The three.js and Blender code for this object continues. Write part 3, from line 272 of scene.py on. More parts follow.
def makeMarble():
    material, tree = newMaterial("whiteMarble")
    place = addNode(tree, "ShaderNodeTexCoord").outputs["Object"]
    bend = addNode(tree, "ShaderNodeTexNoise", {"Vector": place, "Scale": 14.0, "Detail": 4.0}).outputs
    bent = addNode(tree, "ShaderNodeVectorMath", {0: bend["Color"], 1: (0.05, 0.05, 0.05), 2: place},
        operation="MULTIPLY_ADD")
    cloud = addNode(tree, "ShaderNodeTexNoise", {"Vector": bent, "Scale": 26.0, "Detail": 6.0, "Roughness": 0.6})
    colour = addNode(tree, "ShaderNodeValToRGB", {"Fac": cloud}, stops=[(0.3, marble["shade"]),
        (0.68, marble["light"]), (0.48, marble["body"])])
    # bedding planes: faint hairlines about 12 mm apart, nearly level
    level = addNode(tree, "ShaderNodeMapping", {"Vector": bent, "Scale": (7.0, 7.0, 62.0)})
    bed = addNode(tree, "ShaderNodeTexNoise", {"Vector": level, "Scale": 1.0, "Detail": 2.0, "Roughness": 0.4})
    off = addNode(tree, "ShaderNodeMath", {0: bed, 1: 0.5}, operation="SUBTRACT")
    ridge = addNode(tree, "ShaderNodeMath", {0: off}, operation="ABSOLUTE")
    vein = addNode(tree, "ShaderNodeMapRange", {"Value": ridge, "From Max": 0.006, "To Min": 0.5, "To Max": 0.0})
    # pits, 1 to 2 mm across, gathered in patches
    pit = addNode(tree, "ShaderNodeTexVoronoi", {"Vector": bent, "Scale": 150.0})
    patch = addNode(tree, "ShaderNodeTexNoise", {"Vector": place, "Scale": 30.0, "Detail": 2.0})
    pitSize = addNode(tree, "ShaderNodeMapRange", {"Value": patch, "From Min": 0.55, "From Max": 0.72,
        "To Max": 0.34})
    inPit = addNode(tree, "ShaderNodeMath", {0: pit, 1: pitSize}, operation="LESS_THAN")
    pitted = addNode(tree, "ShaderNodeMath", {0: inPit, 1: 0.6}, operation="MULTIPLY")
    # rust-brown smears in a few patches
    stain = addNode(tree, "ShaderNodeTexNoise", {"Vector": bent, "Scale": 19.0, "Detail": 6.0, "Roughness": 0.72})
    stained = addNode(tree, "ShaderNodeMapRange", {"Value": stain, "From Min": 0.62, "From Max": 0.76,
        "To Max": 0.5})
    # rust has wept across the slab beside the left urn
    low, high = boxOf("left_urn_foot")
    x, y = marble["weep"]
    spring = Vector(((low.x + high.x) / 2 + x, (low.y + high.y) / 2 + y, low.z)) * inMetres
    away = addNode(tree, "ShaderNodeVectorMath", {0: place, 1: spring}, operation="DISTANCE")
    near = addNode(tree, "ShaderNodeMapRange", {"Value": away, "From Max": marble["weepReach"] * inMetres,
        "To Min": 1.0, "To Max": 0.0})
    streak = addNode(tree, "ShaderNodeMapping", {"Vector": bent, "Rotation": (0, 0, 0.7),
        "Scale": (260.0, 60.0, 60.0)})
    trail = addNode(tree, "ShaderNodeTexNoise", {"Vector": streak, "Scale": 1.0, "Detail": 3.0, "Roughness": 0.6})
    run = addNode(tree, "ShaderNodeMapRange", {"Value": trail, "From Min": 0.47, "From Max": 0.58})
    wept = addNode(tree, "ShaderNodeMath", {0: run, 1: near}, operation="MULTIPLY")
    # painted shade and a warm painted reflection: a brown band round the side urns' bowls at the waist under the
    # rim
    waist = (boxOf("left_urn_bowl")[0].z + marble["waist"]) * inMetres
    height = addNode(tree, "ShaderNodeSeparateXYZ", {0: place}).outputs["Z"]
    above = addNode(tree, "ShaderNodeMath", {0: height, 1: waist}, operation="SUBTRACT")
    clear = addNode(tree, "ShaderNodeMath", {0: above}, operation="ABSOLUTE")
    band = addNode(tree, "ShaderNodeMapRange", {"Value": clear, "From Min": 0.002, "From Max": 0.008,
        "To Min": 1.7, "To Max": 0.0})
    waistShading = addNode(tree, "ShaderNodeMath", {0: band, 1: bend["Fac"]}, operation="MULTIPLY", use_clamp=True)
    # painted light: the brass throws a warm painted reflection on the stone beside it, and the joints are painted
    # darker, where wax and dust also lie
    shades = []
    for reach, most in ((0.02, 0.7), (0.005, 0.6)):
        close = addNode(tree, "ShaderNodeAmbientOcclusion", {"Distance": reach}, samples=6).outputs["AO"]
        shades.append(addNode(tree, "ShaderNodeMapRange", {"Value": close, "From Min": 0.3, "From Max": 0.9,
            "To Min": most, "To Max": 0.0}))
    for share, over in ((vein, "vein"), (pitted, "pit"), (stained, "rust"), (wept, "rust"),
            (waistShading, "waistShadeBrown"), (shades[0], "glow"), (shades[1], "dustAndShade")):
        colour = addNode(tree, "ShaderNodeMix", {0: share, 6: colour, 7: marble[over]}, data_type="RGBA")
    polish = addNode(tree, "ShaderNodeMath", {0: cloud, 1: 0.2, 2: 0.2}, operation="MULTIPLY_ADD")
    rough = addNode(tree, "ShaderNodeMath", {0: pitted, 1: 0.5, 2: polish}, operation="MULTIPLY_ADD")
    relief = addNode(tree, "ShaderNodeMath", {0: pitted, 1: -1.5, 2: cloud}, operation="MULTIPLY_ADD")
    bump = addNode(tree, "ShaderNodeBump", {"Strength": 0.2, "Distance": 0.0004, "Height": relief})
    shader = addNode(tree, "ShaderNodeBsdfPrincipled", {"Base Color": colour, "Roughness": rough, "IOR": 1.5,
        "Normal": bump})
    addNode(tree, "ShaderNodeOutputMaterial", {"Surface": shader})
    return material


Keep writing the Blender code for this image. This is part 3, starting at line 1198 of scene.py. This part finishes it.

───

_PROBLEM TO SOLVE_
Check each line of the material above for "scene" and say how many lines contain it, giving the number alone.

_THE RESPONSE_
2